What is the corrective? Several things, all imperfect.
Document the social geography of the village before the household visits. A short observation walk with a community-recruited guide identifies the caste-segregated hamlets, the routes that are and are not walkable for which kinds of enumerators, the times of day at which which kinds of respondents are available. This adds half a day to the field schedule and changes what gets achieved on the schedule meaningfully.
Match enumerator characteristics to respondent demographics where the topic warrants it, and report the match rate. If twenty per cent of caste-relevant questions were asked by non-matched enumerators, say so. Do not absorb that variance into the unexplained residual.
Record who was present at every interview and who spoke for each block of items. Add it as a metadata column. The cost is minor; the analytic value, in any survey where social hierarchy matters, is substantial.

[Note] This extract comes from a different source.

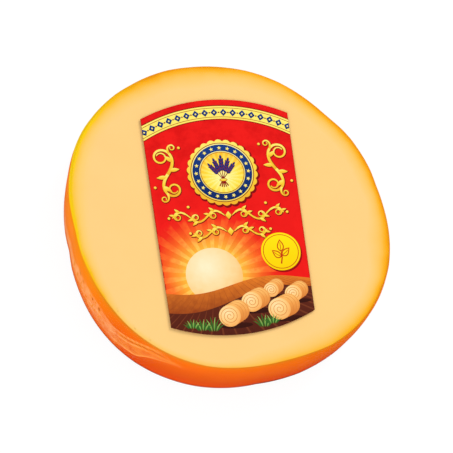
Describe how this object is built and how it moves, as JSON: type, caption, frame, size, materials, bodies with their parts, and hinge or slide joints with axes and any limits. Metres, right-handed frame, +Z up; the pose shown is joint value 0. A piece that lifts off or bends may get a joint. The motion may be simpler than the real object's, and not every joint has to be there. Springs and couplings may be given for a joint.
{
  "type": "sealed slice of smoked provolone cheese",
  "caption": "Thick round slice of smoked provolone cheese with an orange rind, sealed in clear shrink film, with a red printed label on its cut face.",
  "frame": {"origin": "on the plain cut face that the slice lies on, under the middle of its bounding box", "axes": "+Z up out of the labelled cut face, +Y towards the label's top, +X towards the label's right"},
  "size_m": [0.1366, 0.1394, 0.0303],
  "materials": {
    "cheese": "satin",
    "film": "gloss",
    "label": "satin"
  },
  "bodies": {
    "root": {"sealed_cheese": "cheese", "label": "label"}
  },
  "joints": []
}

When the replacement protocol is invoked, log the reason in enough detail to distinguish "household head was at work" from "intermediary turned the enumerator away" from "respondent declined." These are three different non-responses and they introduce three different biases. Most replacement codes collapse them into one.
None of this is novel. Veteran field researchers in India have known these dynamics for as long as fieldwork has existed. The new thing, we think, is to write them into the methods section rather than the informal handover notes. The sample frame is who we asked. The achieved sample is who answered. The gap between the two is structured. Pretending the gap is random is the methodological choice that protects the headline.
Useful references: Bharti and Roy's IDFC Institute work on caste enumeration in Indian survey practice; the IHDS field manual is unusually candid about field access challenges; and Deshpande's The Grammar of Caste remains the methodological touchstone for caste in applied research.